A follow-up call may go something like this:
“Hi, ________! I had told you that I would keep in contact with you about the _______ that you purchased from me to make sure all is going well. So, please give me some feedback.”
“That’s great! I love it when my clients have a great experience with my product/service. You know, during our meeting, you said something about a need to solve a problem with ________. I think I may have just the right solution for you and I’d like to come by and meet with you see if I can be of service to you again. When could I come by and discuss that with you further? Who else would need to be at the meeting about ________? Can they meet with us, too? I look forward to seeing you then!
It takes ten times the amount of work and resources to get a new client as it does to keep a current client. So, from a time management and an income perspective, it makes sense to keep in close contact. Let me give you a personal example.
I acquired a new client about six months ago. She told me during the presentation that they were going to double their staff at that office soon, as they were closing a facility and bringing them to this one. I did my usual follow-up after the sale. After about a month, I found that there was a problem she was hesitant to tell me about until I pressed her for feedback and I was able to address it immediately. I like to be a problem-seeker so that I can be a problem-solver.

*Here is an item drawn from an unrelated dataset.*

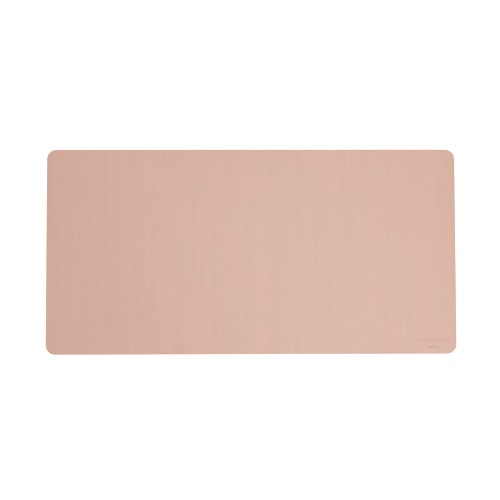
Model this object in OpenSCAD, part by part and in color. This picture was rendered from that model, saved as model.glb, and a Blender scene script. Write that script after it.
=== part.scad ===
// Desk mat: one flexible laminated sheet, with an artificial-leather skin on top
// and a non-slip suede underneath. It lies flat and has no moving parts.
// The origin is the centre of the underside. +X runs along the long side towards
// the right, +Y towards the back of the desk, and +Z up. All sizes are in mm.

/* [Mat] */
// Length along the front edge of the desk
mat_length = 800; // [500:10:1200]
// Width from the front edge to the back edge
mat_width = 400; // [250:10:600]
// Radius of the four corners, seen from above
corner_radius = 18.5; // [8:0.5:30]

/* [Plies] */
// Thickness of the polyurethane skin, which is the work surface
skin_thickness = 0.3; // [0.2:0.05:0.6]
// Thickness of the knitted cloth that the skin is coated on
cloth_thickness = 0.4; // [0.2:0.05:0.8]
// Thickness of each of the two hot-melt adhesive films
film_thickness = 0.1; // [0.05:0.05:0.2]
// Thickness of the core sheet, which keeps the mat flat
core_thickness = 0.5; // [0.3:0.1:2]
// Thickness of the microfibre suede base
suede_thickness = 0.6; // [0.3:0.1:1.2]

/* [Edge coating] */
// Thickness of the edge paint at its crown, half-way up the cut edge
coat_crown = 0.3; // [0.25:0.05:0.5]
// Thickness of the edge paint at its upper and lower shoulders
coat_shoulder = 0.1; // [0.05:0.05:0.2]
// Height of the cut edge left bare above the paint, and again below it
coat_setback = 0.1; // [0.05:0.05:0.15]

/* [Pressed ornament] */
// Depth of the ornament that is pressed into the skin
press_depth = 0.12; // [0.05:0.01:0.15]
// Distance from the mat's right edge to the middle of the ornament
ornament_from_right = 45.5; // [40:0.5:80]
// Distance from the mat's front edge to the middle of the row of lozenges
ornament_from_front = 26.5; // [20:0.5:60]
// Number of lozenges in the row
lozenge_count = 7; // [3:2:7]
// Distance from one lozenge's middle to the next
lozenge_pitch = 9.4; // [9:0.1:10]
// Length of a lozenge, along the row
lozenge_length = 7.6; // [4:0.1:8.5]
// Height of the middle lozenge
lozenge_height = 13; // [4:0.5:14]
// Part of its height that each lozenge loses to the one before it, out from the middle
lozenge_step = 0.1; // [0:0.01:0.25]
// Length of the short rule below the lozenges
rule_length = 21; // [10:1:40]
// Width of the short rule, which has round ends
rule_width = 2.4; // [0.8:0.1:3]
// Distance from the middle of the lozenges down to the rule
rule_drop = 13.2; // [11:0.1:16]

/* [Hidden] */
$fn = 96;

// The plies lie on each other face to face, from the underside up.
lower_film_z = suede_thickness;
core_z = lower_film_z + film_thickness;
upper_film_z = core_z + core_thickness;
cloth_z = upper_film_z + film_thickness;
skin_z = cloth_z + cloth_thickness;
mat_thickness = skin_z + skin_thickness;

// The edge paint stands outside the plies, so they are cut this much smaller.
ply_length = mat_length - 2 * coat_crown;
ply_width = mat_width - 2 * coat_crown;
ply_radius = corner_radius - coat_crown;

// The paint's outer face is an arc that rises from the shoulders to the crown.
coat_height = mat_thickness - 2 * coat_setback;
crown_rise = coat_crown - coat_shoulder;
crown_radius = (pow(coat_height / 2, 2) + pow(crown_rise, 2)) / (2 * crown_rise);

// A pressed pocket is cut from a little above the skin, to leave it open.
cut_margin = 0.5;
ornament_x = mat_length / 2 - ornament_from_right;
ornament_y = ornament_from_front - mat_width / 2;

SKIN_COLOR = [0.86, 0.72, 0.66];
COAT_COLOR = [0.82, 0.67, 0.61];
CLOTH_COLOR = [0.93, 0.9, 0.86];
FILM_COLOR = [0.95, 0.95, 0.88];
CORE_COLOR = [0.45, 0.43, 0.42];
SUEDE_COLOR = [0.78, 0.62, 0.56];

// A rectangle with round corners, centred on the origin.
module rounded_outline(length, width, radius) {
    square([length - 2 * radius, width], center = true);
    square([length, width - 2 * radius], center = true);
    for (sx = [-1, 1], sy = [-1, 1])
        translate([sx * (length / 2 - radius), sy * (width / 2 - radius)])
            circle(radius);
}

// One flat ply of the laminate.
module ply(bottom_z, thickness) {
    translate([0, 0, bottom_z])
        linear_extrude(thickness)
            rounded_outline(ply_length, ply_width, ply_radius);
}

// A lozenge, centred on the origin.
module lozenge(length, height) {
    polygon([[-length / 2, 0], [0, -height / 2], [length / 2, 0], [0, height / 2]]);
}

// A short line with round ends, centred on the origin.
module rule(length, width) {
    square([length - width, width], center = true);
    for (side = [-1, 1])
        translate([side * (length - width) / 2, 0])
            circle(width / 2);
}

// The ornament: a row of lozenges that get lower to both sides, above a short rule.
module ornament() {
    middle = (lozenge_count - 1) / 2;
    for (i = [0 : lozenge_count - 1])
        translate([(i - middle) * lozenge_pitch, 0])
            lozenge(lozenge_length, lozenge_height * (1 - lozenge_step * abs(i - middle)));
    translate([0, -rule_drop])
        rule(rule_length, rule_width);
}

// Section of the edge paint: X points out of the mat, and Y is up from mid-height.
module coat_section() {
    intersection() {
        translate([0, -coat_height / 2])
            square([coat_crown, coat_height]);
        translate([coat_crown - crown_radius, 0])
            circle(crown_radius);
    }
}

// A straight run of the edge paint along X, on a side that faces +Y.
module coat_run(run_length, side_distance) {
    translate([0, side_distance, mat_thickness / 2])
        rotate([90, 0, 90])
            linear_extrude(run_length, center = true)
                coat_section();
}

// The quarter turn of the edge paint round the corner in the +X +Y quadrant.
module coat_corner() {
    rotate_extrude(angle = 90)
        translate([ply_radius, 0])
            coat_section();
}

module pu_skin() {
    color(SKIN_COLOR)
        difference() {
            ply(skin_z, skin_thickness);
            translate([ornament_x, ornament_y, mat_thickness - press_depth])
                linear_extrude(press_depth + cut_margin)
                    ornament();
        }
}

module skin_backing_cloth() {
    color(CLOTH_COLOR)
        ply(cloth_z, cloth_thickness);
}

module upper_adhesive_film() {
    color(FILM_COLOR)
        ply(upper_film_z, film_thickness);
}

module core_sheet() {
    color(CORE_COLOR)
        ply(core_z, core_thickness);
}

module lower_adhesive_film() {
    color(FILM_COLOR)
        ply(lower_film_z, film_thickness);
}

module suede_base() {
    color(SUEDE_COLOR)
        ply(0, suede_thickness);
}

module edge_coating() {
    long_run = ply_length - 2 * ply_radius;
    short_run = ply_width - 2 * ply_radius;
    color(COAT_COLOR) {
        for (turn = [0, 180])
            rotate(turn)
                coat_run(long_run, ply_width / 2);
        for (turn = [90, 270])
            rotate(turn)
                coat_run(short_run, ply_length / 2);
        for (sx = [-1, 1], sy = [-1, 1])
            translate([sx * long_run / 2, sy * short_run / 2, mat_thickness / 2])
                rotate(atan2(sy, sx) - 45)
                    coat_corner();
    }
}

pu_skin();
skin_backing_cloth();
upper_adhesive_film();
core_sheet();
lower_adhesive_film();
suede_base();
edge_coating();
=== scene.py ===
import math

import bpy
import numpy as np
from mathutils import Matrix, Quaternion, Vector


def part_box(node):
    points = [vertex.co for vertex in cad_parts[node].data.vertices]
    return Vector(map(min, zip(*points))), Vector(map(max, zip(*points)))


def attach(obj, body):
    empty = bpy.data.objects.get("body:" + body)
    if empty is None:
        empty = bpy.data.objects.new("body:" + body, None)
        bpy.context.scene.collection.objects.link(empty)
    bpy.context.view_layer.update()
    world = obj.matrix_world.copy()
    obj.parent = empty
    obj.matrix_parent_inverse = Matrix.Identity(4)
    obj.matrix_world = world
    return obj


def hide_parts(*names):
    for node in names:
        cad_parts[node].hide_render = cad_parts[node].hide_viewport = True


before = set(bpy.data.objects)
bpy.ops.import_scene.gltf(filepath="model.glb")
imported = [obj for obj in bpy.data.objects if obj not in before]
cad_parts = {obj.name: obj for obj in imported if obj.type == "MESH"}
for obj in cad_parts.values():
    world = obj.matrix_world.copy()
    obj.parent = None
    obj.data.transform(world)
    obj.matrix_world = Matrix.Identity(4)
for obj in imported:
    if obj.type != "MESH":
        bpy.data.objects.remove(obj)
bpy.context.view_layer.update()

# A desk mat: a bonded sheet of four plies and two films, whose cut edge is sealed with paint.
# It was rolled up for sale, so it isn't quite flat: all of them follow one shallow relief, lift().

MM = 0.001

# ---- Sizes -----------------------------------------------------------------------------------

MAT_LOW, MAT_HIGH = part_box("edge_coating")
PLY_LOW, PLY_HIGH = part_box("pu_skin")
HALF_LENGTH, HALF_WIDTH = MAT_HIGH[0], MAT_HIGH[1]
PLY_HALF_LENGTH, PLY_HALF_WIDTH = PLY_HIGH[0], PLY_HIGH[1]

# The CAD's corner radius, and the thickness of its edge paint at the crown and at the shoulders.
CORNER_RADIUS = 18.5 * MM
COAT_CROWN = HALF_LENGTH - PLY_HALF_LENGTH
COAT_SHOULDER = 0.1 * MM
PLY_RADIUS = CORNER_RADIUS - COAT_CROWN

# The mesh of a ply: a grid inside a rim of rings that run round the outline.
PLY_COLUMN = 4 * MM
PLY_ROW = 10 * MM
CORNER_STEPS = 14
RIM = 4 * MM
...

Anyway, I continued to follow-up every other month, especially during the holidays and developed a close, professional relationship. I asked her a couple of times about the move and if they had the timing set for it and she told me that it kept changing. I asked her if she might need my services again when the moved happened and she said she would give that some thought. Not long ago, I received a phone call from my client. Without an additional meeting she placed an order with me.
I made $5,000 for about 10 minutes worth of work! Great follow-up pays off!
I hope that you find this information valuable and useful and that it puts you on your way to sales success!